Adams Publishing Group LLC (APG) is a company that provides publishing services, including newspapers, periodicals, and website publishing in the United States. Its corporate headquarters is located in Coon Rapids, Minnesota. Mark Adams, the son of Stephen Adams, founded Adams Publishing Group in late 2013. In March 2014, APG began to acquire newspapers and media related businesses. As of 2022, it owned more than 127 newspapers in 20 states and the District of Columbia.

Acquisitions
In 2014, Adams Publishing Group acquired 34 publications from American Consolidated Media. Later in 2014, Adams Publishing acquired newspapers in southern Minnesota from Huckle Publishing including Chronotype Publishing in Rice Lake, Wisconsin and Athens News (Athens, Ohio). In 2015, Adams Publishing Group purchased the Dundalk Eagle in Maryland.
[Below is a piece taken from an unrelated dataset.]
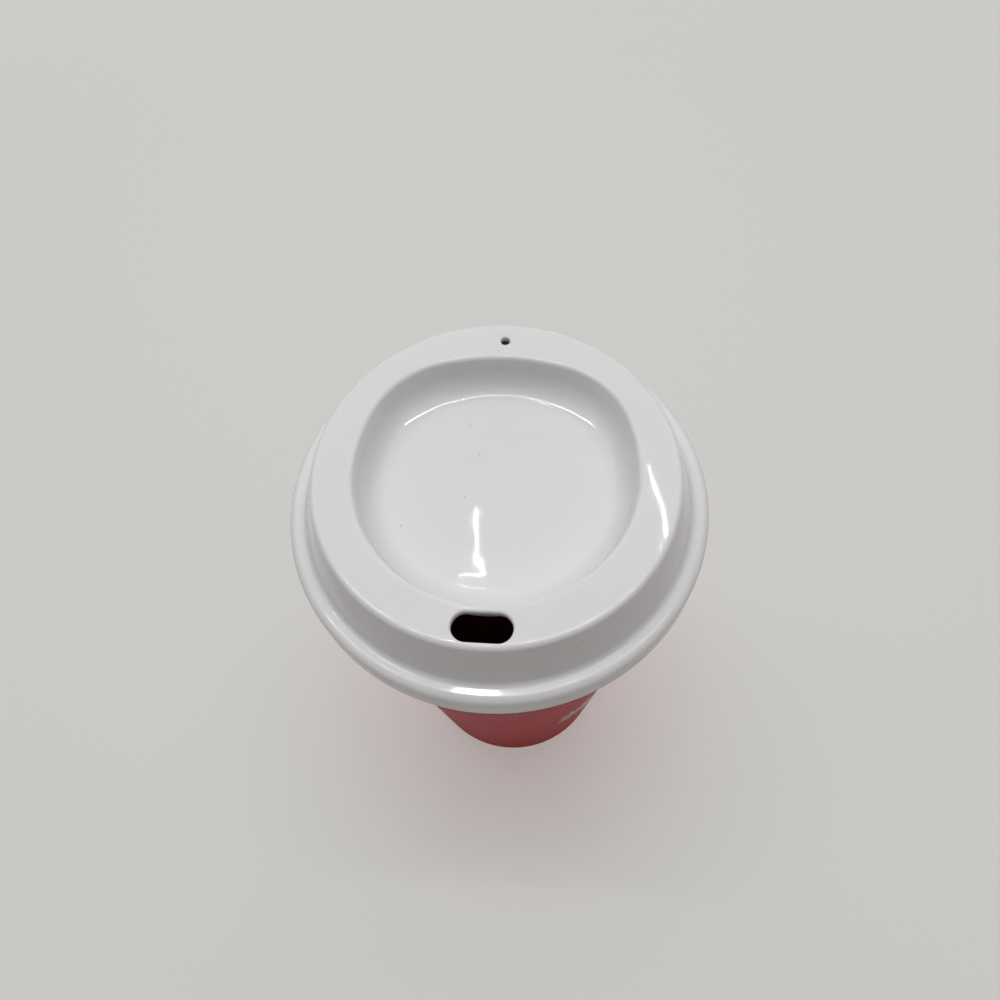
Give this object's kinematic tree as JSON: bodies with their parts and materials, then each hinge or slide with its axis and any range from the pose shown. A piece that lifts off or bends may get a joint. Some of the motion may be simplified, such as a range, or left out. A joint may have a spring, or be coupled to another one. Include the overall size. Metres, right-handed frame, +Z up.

In 2015, Adams purchased Southern Maryland Newspapers and Comprint Military Publications from The Washington Post. In October 2015, Adams purchased the newspapers of the McCraken Newspaper Group, which included the Wyoming Tribune Eagle and the Laramie Boomerang. In November 2015, Adams purchased the Post Company, which published the daily Idaho Post Register and weekly newspapers Shelley Pioneer, Challis Messenger, and Jefferson Star. In December 2015, Adams purchased The Crescent-News in Defiance, Ohio. In 2016, Adams purchased ECM Publishers, Inc, a Minnesota-based publisher of 50 community newspapers, and Jones Media, a Tennessee-based publisher of 10 community newspapers.

In 2017, Adams acquired a group of newspapers in Mount Airy, North Carolina and The Carroll News in Virginia from Champion Media. In October 2017, Adams announced its acquisition of the Pioneer News Group.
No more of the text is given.